August 03, 2024 | Inheritance, Wills & Estate

The article focuses as to how it is a settled law that testatory disposition shall always override the rule of intestate succession.

Testamentary disposition is a transfer of property by the testator by, deed, gift or will, but the disposition does not become effective until after the testator’s death. The testator holds full control of the property during their lifetime.


Law of Inheritance

The assets both movable or immovable in India are governed by Hindu Succession Act, 1956 and Indian Succession Act, 1925 depending upon whether the person has died intestate or left a WILL.  The distribution of assets in India can be made in two ways as briefly described below:

  • By way of execution of Will
This concept is discussed under PART VI, Testamentary succession of Indian Succession Act, 1925. You can make a Will of only those assets that are self-acquired. Besides, the beneficiary does not necessarily need to be a legal heir, but can be any friend, trust and relative or anyone that the testator wants to be the beneficiary. Depending upon its validity, the Will shall prevail over any other law. After testator’s death, the distribution of the assets by the Executor is strictly done as per the provisions of the Will.

  • Intestate Succession
In case a person dies without preparing any Will, his/her assets are distributed to the legal heirs according to the law of inheritance and succession. Furthermore, this process is regulated by the Hindu Succession Act, 1956.
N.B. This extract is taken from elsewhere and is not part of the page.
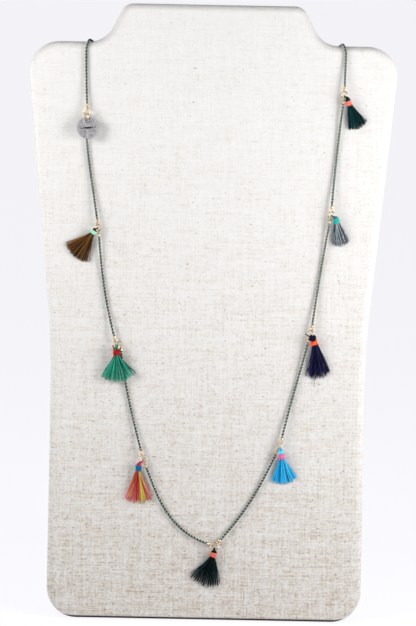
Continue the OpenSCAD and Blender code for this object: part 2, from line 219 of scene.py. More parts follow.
def to_world(points):
    p = np.asarray(points, float)
    y = p[..., 1] * SIN - p[..., 2] * COS - MIDDLE_Y
    z = p[..., 1] * COS + p[..., 2] * SIN
    return np.stack([p[..., 0], y, z], axis=-1) * MM


def unit(a):
    return a / norm(a)


def course(h):
    """The direction in the face that is h degrees from straight down, towards the right."""
    return np.array([sine(h), -cosine(h), 0.0])


def sweep(angle, x, y):
    """x turned towards y by an angle in radians."""
    return np.cos(angle) * x + np.sin(angle) * y


def bezier(a, b, c, d, count):
    t = np.linspace(0, 1, count)[:, None]
    return (1 - t) ** 3 * a + 3 * (1 - t) ** 2 * t * b + 3 * (1 - t) * t ** 2 * c + t ** 3 * d


def distances(path):
    """How far along the path each of its points lies."""
    return np.concatenate([[0], np.cumsum(norm(np.diff(path, axis=0), axis=1))])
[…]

The legal heirs are distributed under different classes as per the Act. Moreover, the priority of Class I legal heirs is higher than the priority of Class II legal heirs. This basically means that the assets of a person who has died intestate shall devolve equally amongst the legal heirs mentioned in Class I category. The Class II legal heirs come into picture in case of absenteeism of Class I heirs.

Section 15 & 16 of Hindu Succession Act, 1956

Matters related to succession pertaining to Hindu females are managed by Sections 15 and 16 under the Hindu Succession Act, 1956.

When a Hindu female dies intestate, her devolution of assets would happen as per the regulations mentioned under Section 16:

  • The husband, sons & daughters. This also includes any pre-deceased son or daughter.
  • Heirs of the husband.
  • Her mother and father.
  • Heirs of the father.
  • Heirs of the mother.
As per Section 15(2), regardless of what is defined under sub-section (1),

  • When Hindu females inherit properties from their fathers or mothers, such properties shall be distributed to the heirs of the fathers and not as how it is defined under sub-section (1).
  • When Hindu females inherit properties from their father-in-law or husbands, such properties are allocated to the heirs of the husband and not based on how it is mentioned under sub-section (1).

Note: The above-mentioned key points are provided under Section 15(2) and they are applicable when there are no children. It is also subject to the absence of the children of any pre-deceased son or daughter.


Inheritance of Property by Hindu Female

The inheritance of property by Hindu females can be done through v various means, including:

  • From their father or mother.
  • From their husband or father-in-law.
  • Through any other means such as inheritance, etc.
Till the time they are alive, it is legally established that the females shall have complete power, control over and rights of all types of properties inherited by them.

Can Testatory Disposition to a Female Hindu Override Intestate Succession?

  • It is settled law that the testatory disposition in any mode will overrule intestate succession.
  • The legislature used the term ‘inheritance’ while taking intestate succession into account. Section 15(2) also states an exception to the provisions mentioned under Section 15(1) of the Hindu Succession Act. Acquisition of properties by Hindu females post family partition is similar to acquisitions through gifts or Wills. When such properties are partitioned by metes and bounds, they are regarded as the absolute properties of the sharer. The partitioned properties would thereafter become the joint family properties of such individuals and their family members/surviving heirs.

Note: A landmark judgment in this regards was made by the Karnataka High Court in 2023 in the case of Basangouda vs.Muddangouda & Ors. A single judge bench presided the matter where the Court declared that a Hindu female becomes the absolute owner after she acquires the property through a partition deed agreed upon by the family.

The Court further stated that such acquisitions do not fall under ‘acquisition via inheritance’ and, therefore, would not revert to the siblings in case of her death.

Conclusion

A Hindu female is deemed as the absolute owner after acquisition of property through a partition deed that has been agreed upon in her family.

However, such properties cannot be considered for acquisition through inheritance and shall not pass on to her siblings after her death.